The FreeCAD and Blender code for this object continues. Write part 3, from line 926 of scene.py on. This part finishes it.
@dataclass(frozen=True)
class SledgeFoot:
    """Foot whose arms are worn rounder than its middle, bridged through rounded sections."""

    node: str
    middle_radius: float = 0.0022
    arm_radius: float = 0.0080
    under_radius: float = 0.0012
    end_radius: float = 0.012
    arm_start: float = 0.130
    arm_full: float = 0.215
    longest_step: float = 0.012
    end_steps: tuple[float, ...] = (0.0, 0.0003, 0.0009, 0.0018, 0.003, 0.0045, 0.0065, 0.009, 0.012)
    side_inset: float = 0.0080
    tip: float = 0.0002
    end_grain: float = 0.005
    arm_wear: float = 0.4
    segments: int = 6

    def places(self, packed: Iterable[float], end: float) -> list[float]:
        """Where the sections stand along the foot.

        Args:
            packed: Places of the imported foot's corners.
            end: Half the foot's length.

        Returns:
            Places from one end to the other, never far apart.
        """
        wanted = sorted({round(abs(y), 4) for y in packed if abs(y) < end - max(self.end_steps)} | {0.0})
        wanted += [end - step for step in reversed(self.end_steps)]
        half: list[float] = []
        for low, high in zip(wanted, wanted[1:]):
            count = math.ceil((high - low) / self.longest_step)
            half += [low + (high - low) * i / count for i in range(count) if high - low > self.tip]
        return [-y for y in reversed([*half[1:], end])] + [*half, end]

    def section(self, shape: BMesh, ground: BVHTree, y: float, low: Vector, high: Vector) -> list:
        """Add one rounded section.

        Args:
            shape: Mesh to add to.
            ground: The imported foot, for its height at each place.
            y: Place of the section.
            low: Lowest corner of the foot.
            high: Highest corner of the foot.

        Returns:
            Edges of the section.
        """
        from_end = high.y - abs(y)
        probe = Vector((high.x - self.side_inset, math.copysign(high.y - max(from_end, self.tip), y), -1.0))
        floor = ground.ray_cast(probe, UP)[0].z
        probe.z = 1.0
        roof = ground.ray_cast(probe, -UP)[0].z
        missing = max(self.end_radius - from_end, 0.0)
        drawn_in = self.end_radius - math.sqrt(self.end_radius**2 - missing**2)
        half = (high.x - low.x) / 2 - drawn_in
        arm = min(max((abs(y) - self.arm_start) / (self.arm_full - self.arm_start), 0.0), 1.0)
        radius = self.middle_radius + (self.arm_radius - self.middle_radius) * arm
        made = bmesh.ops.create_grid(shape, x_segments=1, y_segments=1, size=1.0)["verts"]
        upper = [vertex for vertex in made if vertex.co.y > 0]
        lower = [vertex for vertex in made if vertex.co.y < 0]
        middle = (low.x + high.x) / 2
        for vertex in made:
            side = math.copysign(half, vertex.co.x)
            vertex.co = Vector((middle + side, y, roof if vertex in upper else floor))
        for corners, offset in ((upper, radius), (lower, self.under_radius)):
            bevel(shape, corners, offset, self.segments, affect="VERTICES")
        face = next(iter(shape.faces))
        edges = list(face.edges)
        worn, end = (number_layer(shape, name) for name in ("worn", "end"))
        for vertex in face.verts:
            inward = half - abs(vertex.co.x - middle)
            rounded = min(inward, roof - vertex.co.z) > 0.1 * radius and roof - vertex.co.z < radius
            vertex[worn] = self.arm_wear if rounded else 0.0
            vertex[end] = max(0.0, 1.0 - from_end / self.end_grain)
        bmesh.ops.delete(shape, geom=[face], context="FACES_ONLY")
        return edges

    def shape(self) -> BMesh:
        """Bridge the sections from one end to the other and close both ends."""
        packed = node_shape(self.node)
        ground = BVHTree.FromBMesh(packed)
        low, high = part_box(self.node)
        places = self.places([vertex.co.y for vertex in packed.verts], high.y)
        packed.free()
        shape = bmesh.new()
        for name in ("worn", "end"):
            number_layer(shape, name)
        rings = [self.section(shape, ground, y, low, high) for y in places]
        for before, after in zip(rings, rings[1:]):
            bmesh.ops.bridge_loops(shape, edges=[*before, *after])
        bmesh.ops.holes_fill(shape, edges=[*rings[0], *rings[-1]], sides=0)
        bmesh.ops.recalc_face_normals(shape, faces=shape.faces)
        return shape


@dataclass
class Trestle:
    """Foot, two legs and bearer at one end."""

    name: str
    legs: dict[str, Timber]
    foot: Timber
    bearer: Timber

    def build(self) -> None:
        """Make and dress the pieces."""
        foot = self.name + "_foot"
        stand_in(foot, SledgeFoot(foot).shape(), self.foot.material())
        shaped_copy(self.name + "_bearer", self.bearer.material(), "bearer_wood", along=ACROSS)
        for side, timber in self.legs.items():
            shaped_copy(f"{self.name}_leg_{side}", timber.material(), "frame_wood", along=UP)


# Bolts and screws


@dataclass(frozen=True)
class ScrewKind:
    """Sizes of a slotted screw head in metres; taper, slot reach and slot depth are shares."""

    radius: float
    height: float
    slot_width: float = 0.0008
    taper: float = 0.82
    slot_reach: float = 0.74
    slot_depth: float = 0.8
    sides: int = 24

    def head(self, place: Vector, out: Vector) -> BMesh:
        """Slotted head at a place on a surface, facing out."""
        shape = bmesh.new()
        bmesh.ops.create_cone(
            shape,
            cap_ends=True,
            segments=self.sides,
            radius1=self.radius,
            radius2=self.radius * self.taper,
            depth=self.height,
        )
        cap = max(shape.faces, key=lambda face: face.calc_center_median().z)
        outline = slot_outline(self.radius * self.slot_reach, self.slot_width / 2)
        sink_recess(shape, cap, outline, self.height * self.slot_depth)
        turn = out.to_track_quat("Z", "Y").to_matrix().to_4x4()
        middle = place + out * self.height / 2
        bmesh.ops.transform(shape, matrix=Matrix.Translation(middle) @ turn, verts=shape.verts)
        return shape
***
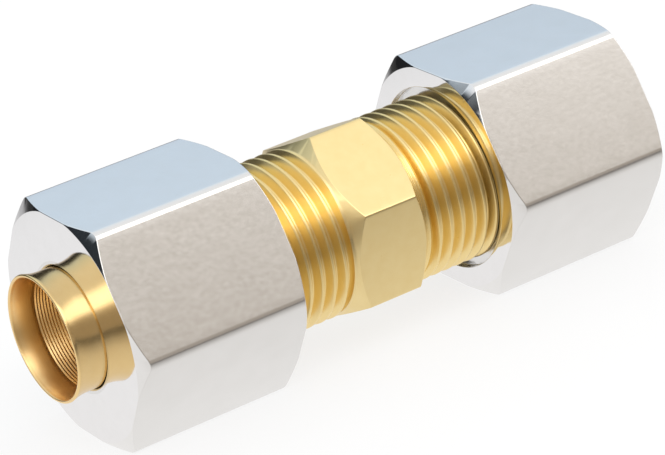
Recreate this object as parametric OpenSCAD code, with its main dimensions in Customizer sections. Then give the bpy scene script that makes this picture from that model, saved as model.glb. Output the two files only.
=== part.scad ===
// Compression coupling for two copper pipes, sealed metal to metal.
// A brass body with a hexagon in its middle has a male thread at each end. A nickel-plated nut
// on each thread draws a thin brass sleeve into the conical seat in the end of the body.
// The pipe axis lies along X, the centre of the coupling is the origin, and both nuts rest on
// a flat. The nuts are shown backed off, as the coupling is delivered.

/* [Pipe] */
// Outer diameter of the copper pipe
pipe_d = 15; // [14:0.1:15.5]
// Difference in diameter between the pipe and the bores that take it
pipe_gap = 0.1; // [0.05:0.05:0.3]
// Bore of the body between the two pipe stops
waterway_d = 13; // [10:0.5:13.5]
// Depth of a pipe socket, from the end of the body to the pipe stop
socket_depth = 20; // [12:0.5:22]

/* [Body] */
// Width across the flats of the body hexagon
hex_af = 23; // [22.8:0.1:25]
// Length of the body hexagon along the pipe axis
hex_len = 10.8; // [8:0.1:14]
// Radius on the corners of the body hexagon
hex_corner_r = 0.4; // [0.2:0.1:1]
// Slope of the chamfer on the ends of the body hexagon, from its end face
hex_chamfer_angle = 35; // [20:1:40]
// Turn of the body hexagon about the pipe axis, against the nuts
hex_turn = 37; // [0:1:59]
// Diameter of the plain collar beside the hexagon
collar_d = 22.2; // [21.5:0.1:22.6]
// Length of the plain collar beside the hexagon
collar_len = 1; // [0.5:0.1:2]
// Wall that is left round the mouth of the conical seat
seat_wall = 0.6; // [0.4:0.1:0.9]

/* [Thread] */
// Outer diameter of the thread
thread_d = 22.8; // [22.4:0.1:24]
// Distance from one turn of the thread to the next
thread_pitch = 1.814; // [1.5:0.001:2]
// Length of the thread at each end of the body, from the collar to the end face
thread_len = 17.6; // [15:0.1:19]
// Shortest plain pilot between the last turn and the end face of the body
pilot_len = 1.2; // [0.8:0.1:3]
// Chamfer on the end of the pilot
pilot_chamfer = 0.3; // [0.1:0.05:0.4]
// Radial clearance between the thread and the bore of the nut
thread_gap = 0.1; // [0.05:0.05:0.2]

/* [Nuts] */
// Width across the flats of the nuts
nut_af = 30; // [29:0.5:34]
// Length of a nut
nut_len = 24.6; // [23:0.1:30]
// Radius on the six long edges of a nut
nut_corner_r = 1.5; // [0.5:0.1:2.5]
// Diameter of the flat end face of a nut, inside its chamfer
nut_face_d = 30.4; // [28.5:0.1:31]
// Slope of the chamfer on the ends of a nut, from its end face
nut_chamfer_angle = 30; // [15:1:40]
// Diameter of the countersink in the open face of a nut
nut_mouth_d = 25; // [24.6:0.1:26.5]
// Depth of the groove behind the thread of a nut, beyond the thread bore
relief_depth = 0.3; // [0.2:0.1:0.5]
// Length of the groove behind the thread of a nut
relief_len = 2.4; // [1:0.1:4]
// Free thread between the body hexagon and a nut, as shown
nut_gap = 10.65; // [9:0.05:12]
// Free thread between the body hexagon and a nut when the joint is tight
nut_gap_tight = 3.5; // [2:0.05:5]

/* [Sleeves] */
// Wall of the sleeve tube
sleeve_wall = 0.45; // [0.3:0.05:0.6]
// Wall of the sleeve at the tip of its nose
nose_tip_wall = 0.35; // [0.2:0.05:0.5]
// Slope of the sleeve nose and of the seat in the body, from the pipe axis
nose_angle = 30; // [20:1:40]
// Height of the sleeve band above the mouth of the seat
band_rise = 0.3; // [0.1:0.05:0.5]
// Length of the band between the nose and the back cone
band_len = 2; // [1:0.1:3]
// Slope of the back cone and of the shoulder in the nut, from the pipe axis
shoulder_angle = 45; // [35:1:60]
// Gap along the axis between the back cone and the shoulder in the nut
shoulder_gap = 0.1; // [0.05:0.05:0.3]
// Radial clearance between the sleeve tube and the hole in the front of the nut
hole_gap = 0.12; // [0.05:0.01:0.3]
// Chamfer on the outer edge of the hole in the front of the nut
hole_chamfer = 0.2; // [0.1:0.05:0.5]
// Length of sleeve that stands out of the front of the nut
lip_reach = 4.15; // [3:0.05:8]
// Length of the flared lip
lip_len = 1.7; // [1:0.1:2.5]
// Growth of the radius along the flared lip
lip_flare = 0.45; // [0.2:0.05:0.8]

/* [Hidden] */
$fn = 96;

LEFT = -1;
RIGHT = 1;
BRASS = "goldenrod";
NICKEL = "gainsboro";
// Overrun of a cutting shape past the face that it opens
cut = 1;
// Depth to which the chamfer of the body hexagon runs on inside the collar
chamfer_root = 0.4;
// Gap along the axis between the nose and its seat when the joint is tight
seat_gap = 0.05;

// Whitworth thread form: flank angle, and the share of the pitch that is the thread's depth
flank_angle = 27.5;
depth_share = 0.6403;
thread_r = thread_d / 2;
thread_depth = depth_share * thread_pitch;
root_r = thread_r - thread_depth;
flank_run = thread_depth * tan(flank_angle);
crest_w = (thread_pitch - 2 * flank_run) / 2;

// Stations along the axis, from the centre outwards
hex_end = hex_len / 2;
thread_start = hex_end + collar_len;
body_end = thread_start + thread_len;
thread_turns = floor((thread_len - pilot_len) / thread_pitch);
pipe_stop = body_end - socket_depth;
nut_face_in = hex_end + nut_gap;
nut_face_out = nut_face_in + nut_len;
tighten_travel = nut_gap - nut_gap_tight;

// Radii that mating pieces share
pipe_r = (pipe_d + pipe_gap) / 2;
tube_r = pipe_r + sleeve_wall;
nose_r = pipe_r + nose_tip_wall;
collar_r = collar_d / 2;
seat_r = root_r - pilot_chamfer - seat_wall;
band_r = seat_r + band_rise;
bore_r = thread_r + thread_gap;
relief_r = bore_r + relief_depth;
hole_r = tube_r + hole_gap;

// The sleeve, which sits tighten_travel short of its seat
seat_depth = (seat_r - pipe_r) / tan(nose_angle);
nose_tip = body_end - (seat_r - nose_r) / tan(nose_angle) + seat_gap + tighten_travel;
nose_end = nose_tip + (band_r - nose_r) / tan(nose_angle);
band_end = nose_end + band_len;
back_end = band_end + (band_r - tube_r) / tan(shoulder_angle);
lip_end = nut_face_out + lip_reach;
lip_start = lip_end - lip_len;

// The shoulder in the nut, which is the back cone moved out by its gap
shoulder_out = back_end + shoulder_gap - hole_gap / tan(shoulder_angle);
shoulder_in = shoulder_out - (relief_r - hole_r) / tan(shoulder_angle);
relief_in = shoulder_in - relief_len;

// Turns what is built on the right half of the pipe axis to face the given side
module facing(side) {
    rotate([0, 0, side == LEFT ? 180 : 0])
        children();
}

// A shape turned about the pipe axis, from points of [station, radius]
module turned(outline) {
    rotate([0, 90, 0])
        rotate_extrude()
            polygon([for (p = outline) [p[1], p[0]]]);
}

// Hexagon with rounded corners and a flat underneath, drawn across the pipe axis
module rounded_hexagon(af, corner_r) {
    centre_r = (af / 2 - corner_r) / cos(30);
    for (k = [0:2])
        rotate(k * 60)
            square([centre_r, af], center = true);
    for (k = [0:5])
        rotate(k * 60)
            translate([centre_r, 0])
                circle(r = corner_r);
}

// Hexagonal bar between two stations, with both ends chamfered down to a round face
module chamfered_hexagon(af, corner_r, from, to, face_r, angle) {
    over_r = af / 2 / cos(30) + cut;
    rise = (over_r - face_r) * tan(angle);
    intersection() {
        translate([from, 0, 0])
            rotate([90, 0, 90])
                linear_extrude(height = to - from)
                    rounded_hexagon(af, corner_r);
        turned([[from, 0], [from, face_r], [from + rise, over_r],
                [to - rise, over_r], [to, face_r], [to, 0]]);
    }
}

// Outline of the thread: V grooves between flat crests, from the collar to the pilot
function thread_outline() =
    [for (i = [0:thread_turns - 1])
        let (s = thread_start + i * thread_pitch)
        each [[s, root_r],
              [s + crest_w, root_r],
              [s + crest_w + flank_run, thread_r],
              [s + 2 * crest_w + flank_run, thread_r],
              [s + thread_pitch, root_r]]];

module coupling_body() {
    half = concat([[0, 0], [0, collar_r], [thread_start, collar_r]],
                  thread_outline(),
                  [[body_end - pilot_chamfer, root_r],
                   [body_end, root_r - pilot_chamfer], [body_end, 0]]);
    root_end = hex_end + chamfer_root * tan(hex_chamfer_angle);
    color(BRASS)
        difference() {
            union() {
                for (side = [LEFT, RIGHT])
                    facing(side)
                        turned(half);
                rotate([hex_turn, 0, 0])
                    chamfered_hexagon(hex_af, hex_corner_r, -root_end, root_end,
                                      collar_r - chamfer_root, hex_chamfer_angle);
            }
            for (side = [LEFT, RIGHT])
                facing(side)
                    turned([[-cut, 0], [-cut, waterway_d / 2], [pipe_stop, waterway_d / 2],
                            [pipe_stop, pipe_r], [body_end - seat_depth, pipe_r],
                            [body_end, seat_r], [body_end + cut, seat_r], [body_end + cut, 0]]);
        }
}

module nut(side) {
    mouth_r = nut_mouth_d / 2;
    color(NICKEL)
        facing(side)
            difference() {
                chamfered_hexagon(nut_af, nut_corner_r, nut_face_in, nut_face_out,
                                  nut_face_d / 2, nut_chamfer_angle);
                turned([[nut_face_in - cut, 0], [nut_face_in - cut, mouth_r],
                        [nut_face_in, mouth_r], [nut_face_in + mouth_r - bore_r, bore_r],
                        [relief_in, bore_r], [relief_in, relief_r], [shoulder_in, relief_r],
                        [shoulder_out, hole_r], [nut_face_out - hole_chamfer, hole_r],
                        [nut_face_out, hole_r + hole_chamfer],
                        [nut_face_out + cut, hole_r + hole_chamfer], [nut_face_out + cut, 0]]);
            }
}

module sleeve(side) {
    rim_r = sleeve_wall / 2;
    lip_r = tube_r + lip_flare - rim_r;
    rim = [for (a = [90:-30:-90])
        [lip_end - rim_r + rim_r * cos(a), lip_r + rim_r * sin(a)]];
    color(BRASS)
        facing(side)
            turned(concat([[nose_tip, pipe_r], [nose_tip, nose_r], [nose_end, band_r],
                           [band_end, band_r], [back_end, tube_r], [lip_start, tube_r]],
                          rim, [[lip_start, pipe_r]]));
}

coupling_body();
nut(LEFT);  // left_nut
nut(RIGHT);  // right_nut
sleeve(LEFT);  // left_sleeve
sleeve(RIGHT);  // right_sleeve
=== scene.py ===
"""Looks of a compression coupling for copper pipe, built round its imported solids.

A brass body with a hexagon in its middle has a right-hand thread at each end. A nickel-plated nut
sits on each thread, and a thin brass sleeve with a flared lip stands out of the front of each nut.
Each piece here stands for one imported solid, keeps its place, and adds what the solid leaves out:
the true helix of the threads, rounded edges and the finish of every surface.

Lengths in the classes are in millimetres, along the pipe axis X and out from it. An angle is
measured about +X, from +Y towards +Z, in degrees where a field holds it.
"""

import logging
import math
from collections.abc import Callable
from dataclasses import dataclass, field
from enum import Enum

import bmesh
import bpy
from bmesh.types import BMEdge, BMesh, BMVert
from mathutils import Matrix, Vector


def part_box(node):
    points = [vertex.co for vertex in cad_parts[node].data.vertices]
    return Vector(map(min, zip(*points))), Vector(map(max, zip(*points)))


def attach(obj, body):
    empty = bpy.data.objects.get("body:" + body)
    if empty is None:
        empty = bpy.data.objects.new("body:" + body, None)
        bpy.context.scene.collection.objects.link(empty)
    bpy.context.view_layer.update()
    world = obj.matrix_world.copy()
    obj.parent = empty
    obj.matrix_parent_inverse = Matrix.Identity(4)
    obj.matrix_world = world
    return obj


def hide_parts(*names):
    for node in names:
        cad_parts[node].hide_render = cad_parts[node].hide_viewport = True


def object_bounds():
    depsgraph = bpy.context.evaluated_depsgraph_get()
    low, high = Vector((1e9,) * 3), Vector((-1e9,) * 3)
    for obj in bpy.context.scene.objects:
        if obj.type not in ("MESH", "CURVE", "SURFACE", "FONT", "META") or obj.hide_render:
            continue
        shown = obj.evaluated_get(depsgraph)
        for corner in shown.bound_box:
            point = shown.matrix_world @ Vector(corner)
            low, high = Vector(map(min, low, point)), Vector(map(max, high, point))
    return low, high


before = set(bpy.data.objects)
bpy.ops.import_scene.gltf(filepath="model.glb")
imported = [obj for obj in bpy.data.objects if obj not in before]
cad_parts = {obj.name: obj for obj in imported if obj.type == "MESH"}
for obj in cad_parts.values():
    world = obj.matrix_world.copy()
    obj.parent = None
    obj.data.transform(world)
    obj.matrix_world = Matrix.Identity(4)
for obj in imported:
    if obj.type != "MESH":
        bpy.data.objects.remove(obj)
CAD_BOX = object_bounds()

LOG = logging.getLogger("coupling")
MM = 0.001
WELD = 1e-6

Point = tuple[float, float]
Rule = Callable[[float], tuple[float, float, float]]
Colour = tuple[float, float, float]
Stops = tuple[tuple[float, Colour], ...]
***
▶ **THE PROBLEM**:
Only the lines from the one containing "obj.parent = None" through the one containing "Stops = tuple[tuple[float, Colour], ...]" are to be retyped, both boundary lines included, with no other material.

▶ **FINISHED TASK**:
    obj.parent = None
    obj.data.transform(world)
    obj.matrix_world = Matrix.Identity(4)
for obj in imported:
    if obj.type != "MESH":
        bpy.data.objects.remove(obj)
CAD_BOX = object_bounds()

LOG = logging.getLogger("coupling")
MM = 0.001
WELD = 1e-6

Point = tuple[float, float]
Rule = Callable[[float], tuple[float, float, float]]
Colour = tuple[float, float, float]
Stops = tuple[tuple[float, Colour], ...]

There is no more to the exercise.